Mathematicians claim that “maths is art for art’s sake”. It is sophisticated and requires good training. In our age maths has attained its wide scope and extraordinary applicability in sciences and engineering. That is why there is radical transformation in mentality of most mathematicians – today’s problems and demands in applied sciences, economics and industry compel many “pure math experts” (i.e., theoreticians) to deal with new goals and engineering problems. All our Department graduates are sure to get jobs they are willing to have. I hope the same might hold true for me as well.
¹ 7. Activities:
1. Say a few words about your university: say what it is called, speak about its faculties/ departments and their specializations.
2. What do you think of the first months at the university? Would you compare university life with a merry-go-round or with something else?

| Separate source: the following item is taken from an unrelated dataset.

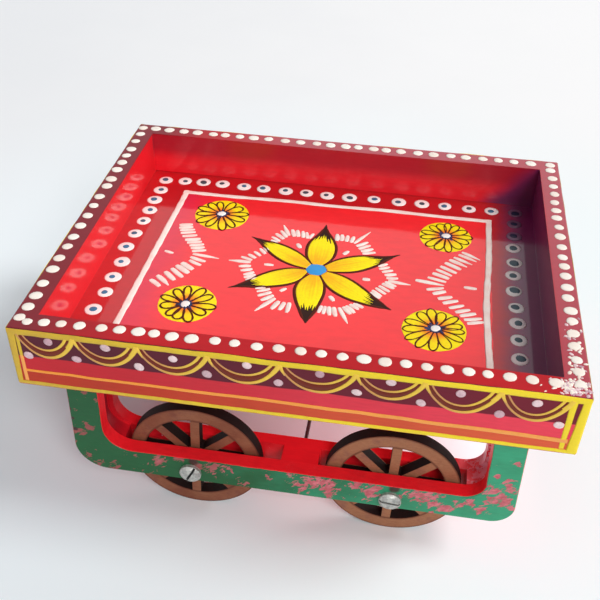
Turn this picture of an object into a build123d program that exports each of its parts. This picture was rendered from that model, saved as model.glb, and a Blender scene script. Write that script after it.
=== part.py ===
from build123d import *
import os

# A small painted wooden cart: an open tray on two wheel frames, with four free spoked wheels.
# Millimetres, +Z up. The origin is on the ground under the middle of the tray.
# X runs along the tray's length, and the front is at -Y.

# Tray
tray_length = 254.0
tray_width = 199.0
tray_height = 34.0
wall_thickness = 11.0
floor_thickness = 8.0
edge_radius = 0.8

# Wheels, cut from flat board
wheel_radius = 34.2
wheel_thickness = 6.5
rim_width = 7.4
hub_radius = 8.0
spoke_count = 8
spoke_width = 4.6
spoke_turn = 43.0
wheel_gap = 32.4

# Wheel frames: an outer panel, a core with the wheel slots, and an inner panel.
# Their legs splay, so that a frame is longest at its foot.
frame_setback = 8.7
frame_end_inset = 16.4
leg_splay = 1.8
outer_panel_thickness = 7.8
core_thickness = 10.0
inner_panel_thickness = 6.4
frame_height = 64.0
bar_height = 15.8
leg_width = 15.5
panel_edge_chamfer = 0.5
axle_above_bar_edge = 6.5
slot_end_clearance = 2.0
core_leg_setback = 3.0
block_clearance_left = 10.6
block_clearance_right = 3.2
foot_radius_left = 16.0
foot_radius_right = 11.5
window_radius_left = 14.0
window_radius_right = 10.0

# Axle screws, with pan heads and a straight slot
shank_diameter = 4.8
tip_diameter = 2.4
tip_length = 2.0
head_diameter = 11.0
head_height = 2.8
head_crown_diameter = 8.4
head_side_height = 1.7
driver_slot_width = 1.2
driver_slot_depth = 1.3
tip_cover = 1.2
axle_clearance = 0.08
screw_hole_clearance = 0.03

# Tie rod between the two frames
rod_diameter = 2.0
rod_seat_depth = 4.0
rod_clearance = 0.03

# Frame name and the side of the cart it stands on, -1 at the front
frame_sides = {"front": -1, "back": 1}
# End name and its direction along X
frame_ends = {"left": -1, "right": 1}
# Angle of the driver slot in each screw head
driver_slot_turns = {"front_left": 63.0, "front_right": -6.0, "back_left": 28.0, "back_right": 112.0}

# Heights and reaches that follow from the sizes above
axle_height = wheel_radius
bar_bottom = axle_height - axle_above_bar_edge
bar_top = bar_bottom + bar_height
tray_bottom = bar_bottom + frame_height
axle_x = wheel_radius + wheel_gap / 2
slot_end = axle_x + wheel_radius + slot_end_clearance
foot_reach = tray_length / 2 - frame_end_inset
shoulder_reach = foot_reach - leg_splay
block_left = -wheel_gap / 2 + block_clearance_left
block_right = wheel_gap / 2 - block_clearance_right
block_middle = (block_left + block_right) / 2
outer_face = tray_width / 2 - frame_setback
core_face = outer_face - outer_panel_thickness
inner_panel_face = core_face - core_thickness
inner_face = inner_panel_face - inner_panel_thickness
wheel_face = core_face - (core_thickness - wheel_thickness) / 2
screw_point = inner_face + tip_cover
shank_radius = shank_diameter / 2
rod_level = bar_bottom + bar_height / 2
rod_reach = inner_panel_face + rod_seat_depth

os.makedirs("parts", exist_ok=True)


def cross_plane(distance, side):
    """Upright plane across Y, at a distance out from the cart's middle on one side."""
    return Plane.XZ.offset(-side * distance)


def save(part, name):
    part.label = name
    export_step(part, f"parts/{name}.step")


# Tray floor, let in flush between the four walls
with BuildPart() as tray_floor:
    with BuildSketch(Plane.XY.offset(tray_bottom)):
        Rectangle(tray_length - 2 * wall_thickness, tray_width - 2 * wall_thickness)
    extrude(amount=floor_thickness)
save(tray_floor.part, "tray_floor")

# Long walls, the tray's full length, with their outer top and corner edges rounded
for name, side in frame_sides.items():
    wall_middle = side * (tray_width - wall_thickness) / 2
    with BuildPart() as long_wall:
        with BuildSketch(Plane.XY.offset(tray_bottom)):
            with Locations((0, wall_middle)):
                Rectangle(tray_length, wall_thickness)
        extrude(amount=tray_height)
        outer_edges = long_wall.faces().sort_by(Axis.Y)[0 if side < 0 else -1].edges()
        corner_edges = outer_edges.filter_by(Axis.Z)
        top_edge = outer_edges.sort_by(Axis.Z)[-1:]
        end_edges = long_wall.faces().sort_by(Axis.Z)[-1].edges().filter_by(Axis.Y)
        fillet(corner_edges + top_edge + end_edges, radius=edge_radius)
    save(long_wall.part, f"tray_wall_{name}")

# Short walls, between the long ones
for name, direction in frame_ends.items():
    wall_middle = direction * (tray_length - wall_thickness) / 2
    with BuildPart() as short_wall:
        with BuildSketch(Plane.XY.offset(tray_bottom)):
            with Locations((wall_middle, 0)):
                Rectangle(wall_thickness, tray_width - 2 * wall_thickness)
        extrude(amount=tray_height)
        outer_edges = short_wall.faces().sort_by(Axis.X)[0 if direction < 0 else -1].edges()
        fillet(outer_edges.sort_by(Axis.Z)[-1:], radius=edge_radius)
    save(short_wall.part, f"tray_wall_{name}")


def reach_at(level):
    """Half length of a frame at a height, on the line of its splayed legs."""
    return foot_reach - leg_splay * (level - bar_bottom) / frame_height


def u_outline(leg):
    """U-shaped outline of one layer, open towards the tray, with legs of a given width."""
    with BuildSketch() as outline:
        with BuildLine():
            foot_corners = [(-foot_reach, bar_bottom), (foot_reach, bar_bottom)]
            shoulders = [(shoulder_reach, tray_bottom), (-shoulder_reach, tray_bottom)]
            Polyline(*foot_corners, *shoulders, close=True)
        make_face()
        with BuildLine():
            window_foot = reach_at(bar_top) - leg
            window_top = shoulder_reach - leg
            window_corners = [(-window_foot, bar_top), (window_foot, bar_top)]
            Polyline(*window_corners, (window_top, tray_bottom), (-window_top, tray_bottom), close=True)
        make_face(mode=Mode.SUBTRACT)
        rounded_corners = [
            (-foot_reach, bar_bottom, foot_radius_left),
            (foot_reach, bar_bottom, foot_radius_right),
            (-window_foot, bar_top, window_radius_left),
            (window_foot, bar_top, window_radius_right),
        ]
        for reach, level, corner_radius in rounded_corners:
            corner = outline.vertices().sort_by_distance((reach, level))[0]
            fillet(corner, radius=corner_radius)
    return outline.sketch


panel_outline = u_outline(leg_width)

# The core's legs stand back a little from the panels' inner edges, and the wheel slots part it
with BuildSketch() as core_outline:
    add(u_outline(leg_width - core_leg_setback))
    with Locations((0, bar_bottom)):
        Rectangle(2 * slot_end, frame_height, align=(Align.CENTER, Align.MIN), mode=Mode.SUBTRACT)

axle_places = [(-axle_x, axle_height), (axle_x, axle_height)]

for frame_name, side in frame_sides.items():
    outward = -side

    with BuildPart() as outer_panel:
        with BuildSketch(cross_plane(core_face, side)):
            add(panel_outline)
        extrude(amount=outward * outer_panel_thickness)
        show_face = outer_panel.faces().sort_by(Axis.Y)[0 if side < 0 else -1]
        chamfer(show_face.edges(), length=panel_edge_chamfer)
        with BuildSketch(cross_plane(core_face, side)):
            with Locations(*axle_places):
                Circle(shank_radius + screw_hole_clearance)
        extrude(amount=outward * outer_panel_thickness, mode=Mode.SUBTRACT)
    save(outer_panel.part, f"frame_{frame_name}_outer_panel")

    # The inner panel takes the screws' tips and the tie rod
    with BuildPart() as inner_panel:
        with BuildSketch(cross_plane(inner_face, side)):
            add(panel_outline)
            with Locations((block_middle, rod_level)):
                Circle(rod_diameter / 2 + rod_clearance, mode=Mode.SUBTRACT)
        extrude(amount=outward * inner_panel_thickness)
        with BuildSketch(cross_plane(screw_point, side)):
            with Locations(*axle_places):
                Circle(shank_radius + screw_hole_clearance)
        extrude(amount=outward * inner_panel_thickness, mode=Mode.SUBTRACT)
    save(inner_panel.part, f"frame_{frame_name}_inner_panel")

    with BuildPart() as middle_block:
        with BuildSketch(cross_plane(inner_panel_face, side)):
            with Locations((block_middle, rod_level)):
                Rectangle(block_right - block_left, bar_height)
        extrude(amount=outward * core_thickness)
        with BuildSketch(cross_plane(inner_panel_face, side)):
            with Locations((block_middle, rod_level)):
                Circle(rod_diameter / 2 + rod_clearance)
        extrude(amount=outward * rod_seat_depth, mode=Mode.SUBTRACT)
    save(middle_block.part, f"frame_{frame_name}_middle_block")

    for end_name, direction in frame_ends.items():
        with BuildPart() as end_block:
            with BuildSketch(cross_plane(inner_panel_face, side)):
                add(core_outline.sketch.faces().sort_by(Axis.X)[0 if direction < 0 else -1])
            extrude(amount=outward * core_thickness)
        save(end_block.part, f"frame_{frame_name}_{end_name}_block")

# Wheel pattern: a rim and a hub joined by straight spokes with sharp cut corners
with BuildSketch() as wheel_pattern:
    Circle(wheel_radius)
    Circle(wheel_radius - rim_width, mode=Mode.SUBTRACT)
    with PolarLocations(0, spoke_count, start_angle=spoke_turn):
        Rectangle(wheel_radius - rim_width / 2, spoke_width, align=(Align.MIN, Align.CENTER))
    Circle(hub_radius)
    Circle(shank_radius + axle_clearance, mode=Mode.SUBTRACT)

for frame_name, side in frame_sides.items():
    outward = -side
    for end_name, direction in frame_ends.items():
        corner_name = f"{frame_name}_{end_name}"
        wheel_axis_x = direction * axle_x

        with BuildPart() as wheel:
            with BuildSketch(cross_plane(wheel_face - wheel_thickness, side)):
                with Locations((wheel_axis_x, axle_height)):
                    add(wheel_pattern.sketch)
            extrude(amount=outward * wheel_thickness)
        save(wheel.part, f"wheel_{corner_name}")

        # Screw: a half section turned about the axle, then the driver slot across its head
        section_plane = Plane(origin=(wheel_axis_x, 0, axle_height), x_dir=(1, 0, 0), z_dir=(0, 0, 1))
        head_top = outer_face + head_height
        head_shoulder = outer_face + head_side_height
        half_section = [
            (0, screw_point),
            (tip_diameter / 2, screw_point),
            (shank_radius, screw_point + tip_length),
            (shank_radius, outer_face),
            (head_diameter / 2, outer_face),
            (head_diameter / 2, head_shoulder),
            (head_crown_diameter / 2, head_top),
            (0, head_top),
        ]
        with BuildPart() as axle_screw:
            with BuildSketch(section_plane):
                with BuildLine():
                    Polyline(*[(radius, side * reach) for radius, reach in half_section], close=True)
                make_face()
            revolve(axis=Axis((wheel_axis_x, 0, axle_height), (0, 1, 0)))
            with BuildSketch(cross_plane(head_top - driver_slot_depth, side)):
                with Locations((wheel_axis_x, axle_height)):
                    Rectangle(2 * head_diameter, driver_slot_width, rotation=driver_slot_turns[corner_name])
            extrude(amount=outward * head_height, mode=Mode.SUBTRACT)
        save(axle_screw.part, f"axle_screw_{corner_name}")

# Tie rod, seated in both middle blocks
with BuildPart() as tie_rod:
    with BuildSketch(cross_plane(rod_reach, 1)):
        with Locations((block_middle, rod_level)):
            Circle(rod_diameter / 2)
    extrude(amount=2 * rod_reach)
save(tie_rod.part, "tie_rod")
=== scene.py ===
import math
import random
import bpy
import bmesh
from mathutils import Matrix, Vector


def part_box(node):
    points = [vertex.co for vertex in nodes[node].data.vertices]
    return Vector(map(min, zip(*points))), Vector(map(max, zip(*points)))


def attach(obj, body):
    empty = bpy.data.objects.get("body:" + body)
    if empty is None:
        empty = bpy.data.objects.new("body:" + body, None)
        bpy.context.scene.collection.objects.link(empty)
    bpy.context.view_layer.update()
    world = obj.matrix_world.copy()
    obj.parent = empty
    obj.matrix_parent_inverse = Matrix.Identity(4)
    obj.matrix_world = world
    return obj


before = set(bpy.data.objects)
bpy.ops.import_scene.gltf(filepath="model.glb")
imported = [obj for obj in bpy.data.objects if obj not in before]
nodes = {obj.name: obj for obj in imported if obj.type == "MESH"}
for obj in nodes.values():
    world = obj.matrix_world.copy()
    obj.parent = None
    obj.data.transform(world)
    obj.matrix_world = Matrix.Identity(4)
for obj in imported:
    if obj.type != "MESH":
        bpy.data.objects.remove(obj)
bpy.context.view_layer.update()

# Tables below are in millimetres on the cart's own axes, and mm turns them into metres.
mm = 0.001
scene = bpy.context.scene
print("frame loaded:", len(nodes), "nodes")

corners = ("front_left", "front_right", "back_left", "back_right")
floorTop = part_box("tray_floor")[1].z
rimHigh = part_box("tray_wall_front")[1].z
trayLow = Vector((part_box("tray_wall_left")[0].x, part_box("tray_wall_front")[0].y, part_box("tray_floor")[0].z))
trayHigh = Vector((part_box("tray_wall_right")[1].x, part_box("tray_wall_back")[1].y, rimHigh))
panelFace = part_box("frame_back_outer_panel")[1].y


# Small helpers for node trees

def rgb(red, green, blue):
    # Screen colour 0 to 255 to a linear shader colour
    def linear(value):
        value /= 255.0
        return value / 12.92 if value <= 0.04045 else ((value + 0.055) / 1.055) ** 2.4
    return (linear(red), linear(green), linear(blue), 1.0)


def fill(tree, socket, value):
    # A socket gets a link or a plain value
    if isinstance(value, bpy.types.NodeSocket):
        tree.links.new(value, socket)
    else:
        socket.default_value = value


def fillAll(tree, node, values):
    for key, value in values.items():
        fill(tree, node.inputs[key], value)


def addNode(tree, kind, inputs=None, **settings):
    node = tree.nodes.new(kind)
    for key, value in settings.items():
        setattr(node, key, value)
    fillAll(tree, node, inputs or {})
    return node


def result(tree, kind, inputs=None, **settings):
    # The first output of a new node
    return addNode(tree, kind, inputs, **settings).outputs[0]


def calc(tree, operation, first, *others):
    # One value's function, such as its square root, or several values joined from left to right
    if not others:
        return result(tree, "ShaderNodeMath", {0: first}, operation=operation)
    for other in others:
        first = result(tree, "ShaderNodeMath", {0: first, 1: other}, operation=operation)
    return first


def scaled(tree, value, factor, offset=0.0):
    # value times factor, plus offset
    return result(tree, "ShaderNodeMath", {0: value, 1: factor, 2: offset}, operation="MULTIPLY_ADD")


def vectorCalc(tree, operation, first, second=(0.0, 0.0, 0.0)):
    node = addNode(tree, "ShaderNodeVectorMath", {0: first, 1: second}, operation=operation)
    return node.outputs["Value" if operation in ("DISTANCE", "LENGTH") else "Vector"]


def parts(tree, vector):
    return addNode(tree, "ShaderNodeSeparateXYZ", {0: vector}).outputs[:]


def mixColor(tree, mask, first, second):
    return addNode(tree, "ShaderNodeMix", {0: mask, 6: first, 7: second}, data_type="RGBA").outputs[2]


def ramp(tree, value, low, high, start=0.0, end=1.0):
    # Smooth step from start to end as the value goes from low to high
    limits = {0: value, 1: low, 2: high, 3: start, 4: end}
    return result(tree, "ShaderNodeMapRange", limits, interpolation_type="SMOOTHSTEP")


def span(tree, value, limits, start=0.0, end=1.0):
    # The same between two places in mm
    return ramp(tree, value, limits[0] * mm, limits[1] * mm, start, end)


def edgeAt(tree, value, middle, soft, start=0.0, end=1.0):
    # The same as a narrow edge around one place in mm
    return span(tree, value, (middle - soft, middle + soft), start, end)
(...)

3. Speak in class what you feel when:
you get a bad mark; you fall (lag) behind the group; you fail (in) an examination; you read up for an examination late at night, you miss classes; you come late to classes; you keep up with the rest of the group; you catch up with the rest; you have to retake an examination; you spend sleepless nights over a load of books; you look up every word in your dictionary when reading an English book; you are not prepared for the class; the telephone rings while you are doing your homework; your test is well-received; another student cheats at an examination or test.

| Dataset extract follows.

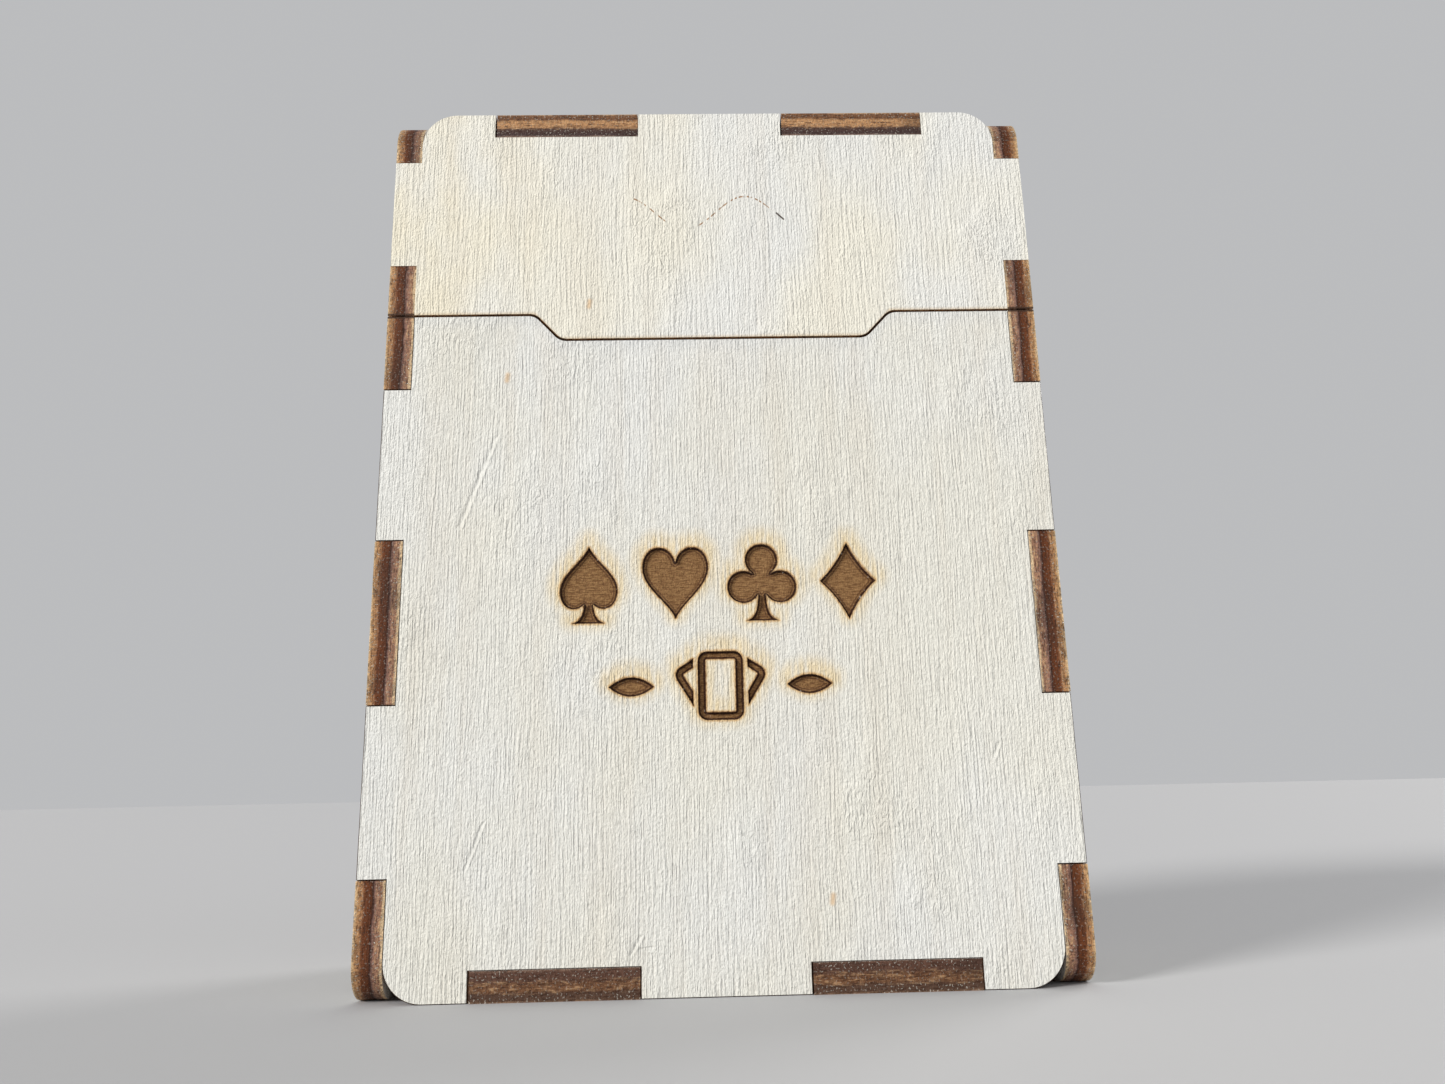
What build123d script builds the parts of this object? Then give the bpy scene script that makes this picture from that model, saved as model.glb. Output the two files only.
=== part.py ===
from build123d import *
import os

# A flip-top card deck box of laser-cut plywood, standing on its bottom, in millimetres.
# X is the width, Y the depth with the front face at -Y, Z the height.
# The origin is the centre of the bottom face.

# Closed box, outside
box_width = 74.0
box_depth = 30.0
box_height = 99.0
ply = 3.0
split_height = 73.0
split_gap = 0.2
corner_radius = 4.0

# Finger joints. Every tab is this much short of its slot, so that the glued joints close.
joint_gap = 0.05
lid_tab_slack = 0.2
body_tab_slack = 0.1
tabs_across = 4
tabs_up_body = 4
lid_side_tab = 6.3

# The lid's front edge comes down in a shallow tongue with a sloping end each side
tongue_drop = 3.1
tongue_top_half = 20.3
tongue_bottom_half = 17.4
tongue_radius = 1.7

# Engraving on the front: a row of four suits over a fan of cards
engrave_depth = 0.4
suit_height = 8.4
suit_pitch = 9.3
suit_row_z = 41.6
fan_row_z = 30.6
card_width = 4.8
card_height = 7.2
card_stroke = 0.8
card_corner = 1.0
side_card_height = 6.4
card_lean = 32.0
leaf_length = 4.8
leaf_reach = 9.4

# Two brass butt hinges on the back, each rolled from sheet round a loose pin
hinge_x = 21.0
hinge_width = 17.0
hinge_sheet = 0.6
hinge_leaf_height = 8.4
hinge_stand_off = 0.1
knuckle_gap = 0.15
pin_radius = 0.5
pin_clearance = 0.04
pin_head_radius = 0.85
pin_head_height = 0.35
nail_x = 5.2
nail_drop = 5.0
nail_radius = 0.5
nail_length = 2.0
nail_head_radius = 1.0
nail_head_height = 0.35
nail_clearance = 0.02

# Worked out from the sizes above
half_width = box_width / 2
half_depth = box_depth / 2
inner_half_width = half_width - ply
inner_half_depth = half_depth - ply
lid_bottom = split_height + split_gap
axis_z = split_height + split_gap / 2
knuckle_bore = pin_radius + pin_clearance
knuckle_radius = knuckle_bore + hinge_sheet
axis_y = half_depth + hinge_stand_off + knuckle_radius
across_pitch = 2 * inner_half_width / tabs_across
up_pitch = (split_height - ply) / tabs_up_body
side_tab_half = inner_half_depth / 2


def area(left, right, low, high):
    """A rectangle between two pairs of coordinates."""
    return Pos((left + right) / 2, (low + high) / 2) * Rectangle(right - left, high - low)


def both_sides(left, right, low, high):
    """The same rectangle on the right and, mirrored, on the left."""
    return area(left, right, low, high) + area(-right, -left, low, high)


def round_corners(shape, across, up, radius):
    """Rounds the outline's corners that lie at this distance across, either side, and this height."""
    corners = [
        corner
        for corner in shape.vertices()
        if abs(abs(corner.X) - across) < 1e-4 and abs(corner.Y - up) < 1e-4
    ]
    return fillet(corners, radius)


# Heights at which the front and back panels reach out to the sides, for the body and for the lid
body_front_tabs = [
    (ply + up_pitch / 2, ply + up_pitch * 3 / 2),
    (ply + up_pitch * 5 / 2, ply + up_pitch * 7 / 2),
]
lid_front_tabs = [(lid_bottom + lid_side_tab - split_gap, box_height - lid_side_tab)]


def side_tabs_between(front_tabs, low, high):
    """The heights left for the side panels by the front panel's tabs."""
    edges = [low] + [edge for tab in front_tabs for edge in tab] + [high]
    return list(zip(edges[0::2], edges[1::2]))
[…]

Patterns:I feel like a failure when I fall behind the group. I feel pleased/ confused/bored, etc. when I catch up with the rest.
4. The curriculum at the faculty of Mathematics and Mechanics consists of several subjects which all students must study. Make a list of these subjects. In class speak about your favourites and the ones you dislike. Explain to your partners why you enjoy or don’t enjoy them. (Say what is your timetable on Monday, Tuesday, etc. Say what subjects you do (study) in the (first) year.